■ Description of the task: Copy out all the records, word for word.

-- begin Entries --

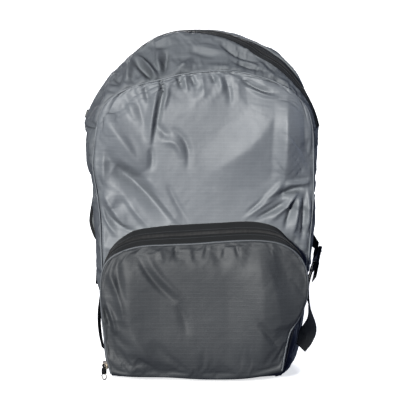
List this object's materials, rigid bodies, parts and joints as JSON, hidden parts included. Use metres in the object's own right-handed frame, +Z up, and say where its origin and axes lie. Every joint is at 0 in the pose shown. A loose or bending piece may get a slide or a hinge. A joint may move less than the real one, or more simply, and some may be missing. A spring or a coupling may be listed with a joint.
{
  "type": "packable backpack",
  "caption": "Light foldable day backpack of ripstop cloth, stuffed and standing, with an arched top zip, a wide zipped front pouch and padded shoulder straps.",
  "frame": {"origin": "on the floor, under the middle of the bottom panel", "axes": "+Z up, the front with its pouch faces -Y, +X is to the right in the front view"},
  "size_m": [0.2906, 0.1726, 0.4134],
  "materials": {
    "cloth": "grey ripstop nylon with a slight sheen",
    "pocket_cloth": "darker grey ripstop nylon",
    "zip_tape": "black woven zip tape with a nylon coil",
    "webbing": "black woven webbing",
    "pad_mesh": "dark spacer mesh over thin foam",
    "plastic": "moulded black plastic",
    "zip_metal": "pale nickel-plated zinc"
  },
  "bodies": {
    "pack": {"front_panel": "cloth", "back_panel": "cloth", "gusset_front": "cloth", "gusset_rear": "cloth", "side_panel_right": "cloth", "side_panel_left": "cloth", "bottom_panel": "cloth", "main_zip": "zip_tape", "main_zip_slider": "plastic", "pocket_panel": "pocket_cloth", "pocket_zip": "zip_tape", "pocket_slider": "zip_metal", "shoulder_pad_right": "pad_mesh", "shoulder_pad_left": "pad_mesh", "upper_webbing_right": "webbing", "upper_webbing_left": "webbing", "buckle_right": "plastic", "buckle_left": "plastic", "lower_webbing_right": "webbing", "lower_webbing_left": "webbing"},
    "pull": {"pocket_pull": "plastic", "pull_ring": "zip_metal"}
  },
  "joints": [
    {"name": "pull_swing", "type": "hinge", "parent": "pack", "child": "pull", "pos_m": [-0.11764, -0.06942, 0.02043], "axis": [-0.766, 0.6428, 0], "range_deg": [0, 150]}
  ]
}
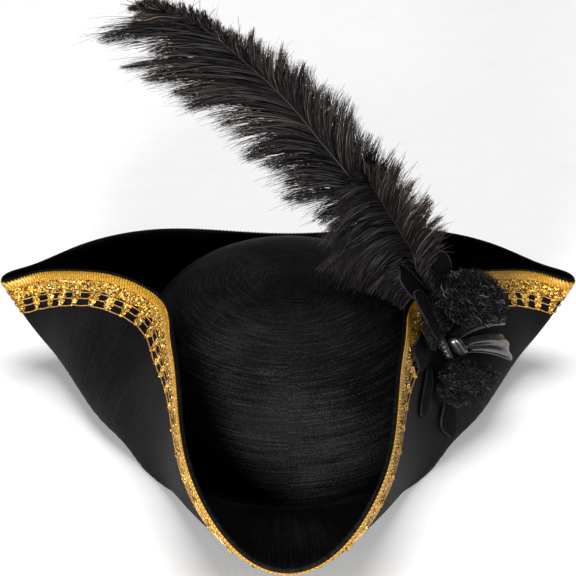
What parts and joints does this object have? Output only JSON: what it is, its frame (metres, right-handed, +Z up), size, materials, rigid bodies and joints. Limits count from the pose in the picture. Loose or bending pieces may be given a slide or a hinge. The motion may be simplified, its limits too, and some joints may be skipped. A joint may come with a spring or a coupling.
{
  "type": "tricorn hat",
  "caption": "Black felt tricorn hat with a gold lace trim round its turned-up brim, and a rosette with ostrich plumes on the right flap.",
  "frame": {"origin": "middle of the whole object's foot, at the plane of the flat ring round the head opening", "axes": "+Z up through the crown, the front point towards -Y, the rosette's flap towards +X"},
  "size_m": [0.3386, 0.3004, 0.2429],
  "materials": {
    "black_felt": "matte, fine brushed nap",
    "gold_lace": "satin braid and metallic thread",
    "black_feather": "soft barbs with a faint sheen",
    "stiff_pad": "matte with a paler rim",
    "black_net": "sheer crumpled net",
    "glitter_net": "net with fine silver glitter",
    "black_satin": "glossy satin"
  },
  "bodies": {
    "root": {"felt_body": "black_felt", "gold_lace": "gold_lace", "long_plume": "black_feather", "short_plume": "black_feather", "tall_pad": "stiff_pad", "left_pad": "stiff_pad", "front_pad": "stiff_pad", "side_pad": "stiff_pad", "low_pad": "stiff_pad", "foot_pad": "stiff_pad", "upper_puff": "black_net", "lower_puff": "black_net", "net_roll": "glitter_net", "satin_bow": "black_satin"}
  },
  "joints": []
}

-- end Entries --

■ Task output:
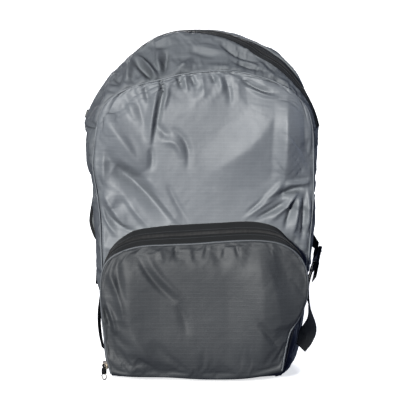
List this object's materials, rigid bodies, parts and joints as JSON, hidden parts included. Use metres in the object's own right-handed frame, +Z up, and say where its origin and axes lie. Every joint is at 0 in the pose shown. A loose or bending piece may get a slide or a hinge. A joint may move less than the real one, or more simply, and some may be missing. A spring or a coupling may be listed with a joint.
{
  "type": "packable backpack",
  "caption": "Light foldable day backpack of ripstop cloth, stuffed and standing, with an arched top zip, a wide zipped front pouch and padded shoulder straps.",
  "frame": {"origin": "on the floor, under the middle of the bottom panel", "axes": "+Z up, the front with its pouch faces -Y, +X is to the right in the front view"},
  "size_m": [0.2906, 0.1726, 0.4134],
  "materials": {
    "cloth": "grey ripstop nylon with a slight sheen",
    "pocket_cloth": "darker grey ripstop nylon",
    "zip_tape": "black woven zip tape with a nylon coil",
    "webbing": "black woven webbing",
    "pad_mesh": "dark spacer mesh over thin foam",
    "plastic": "moulded black plastic",
    "zip_metal": "pale nickel-plated zinc"
  },
  "bodies": {
    "pack": {"front_panel": "cloth", "back_panel": "cloth", "gusset_front": "cloth", "gusset_rear": "cloth", "side_panel_right": "cloth", "side_panel_left": "cloth", "bottom_panel": "cloth", "main_zip": "zip_tape", "main_zip_slider": "plastic", "pocket_panel": "pocket_cloth", "pocket_zip": "zip_tape", "pocket_slider": "zip_metal", "shoulder_pad_right": "pad_mesh", "shoulder_pad_left": "pad_mesh", "upper_webbing_right": "webbing", "upper_webbing_left": "webbing", "buckle_right": "plastic", "buckle_left": "plastic", "lower_webbing_right": "webbing", "lower_webbing_left": "webbing"},
    "pull": {"pocket_pull": "plastic", "pull_ring": "zip_metal"}
  },
  "joints": [
    {"name": "pull_swing", "type": "hinge", "parent": "pack", "child": "pull", "pos_m": [-0.11764, -0.06942, 0.02043], "axis": [-0.766, 0.6428, 0], "range_deg": [0, 150]}
  ]
}
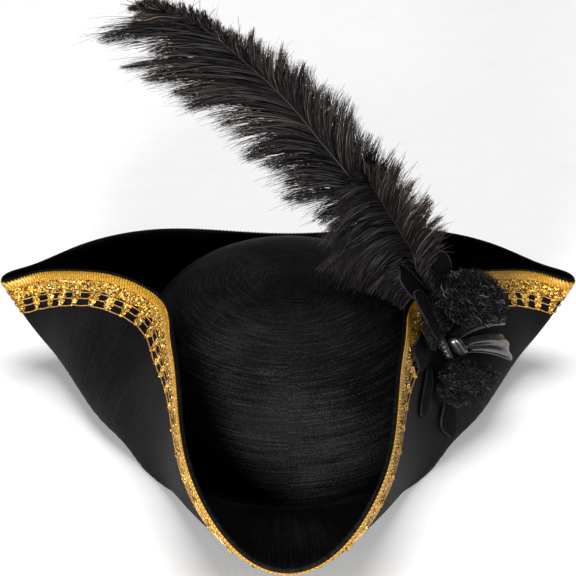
What parts and joints does this object have? Output only JSON: what it is, its frame (metres, right-handed, +Z up), size, materials, rigid bodies and joints. Limits count from the pose in the picture. Loose or bending pieces may be given a slide or a hinge. The motion may be simplified, its limits too, and some joints may be skipped. A joint may come with a spring or a coupling.
{
  "type": "tricorn hat",
  "caption": "Black felt tricorn hat with a gold lace trim round its turned-up brim, and a rosette with ostrich plumes on the right flap.",
  "frame": {"origin": "middle of the whole object's foot, at the plane of the flat ring round the head opening", "axes": "+Z up through the crown, the front point towards -Y, the rosette's flap towards +X"},
  "size_m": [0.3386, 0.3004, 0.2429],
  "materials": {
    "black_felt": "matte, fine brushed nap",
    "gold_lace": "satin braid and metallic thread",
    "black_feather": "soft barbs with a faint sheen",
    "stiff_pad": "matte with a paler rim",
    "black_net": "sheer crumpled net",
    "glitter_net": "net with fine silver glitter",
    "black_satin": "glossy satin"
  },
  "bodies": {
    "root": {"felt_body": "black_felt", "gold_lace": "gold_lace", "long_plume": "black_feather", "short_plume": "black_feather", "tall_pad": "stiff_pad", "left_pad": "stiff_pad", "front_pad": "stiff_pad", "side_pad": "stiff_pad", "low_pad": "stiff_pad", "foot_pad": "stiff_pad", "upper_puff": "black_net", "lower_puff": "black_net", "net_roll": "glitter_net", "satin_bow": "black_satin"}
  },
  "joints": []
}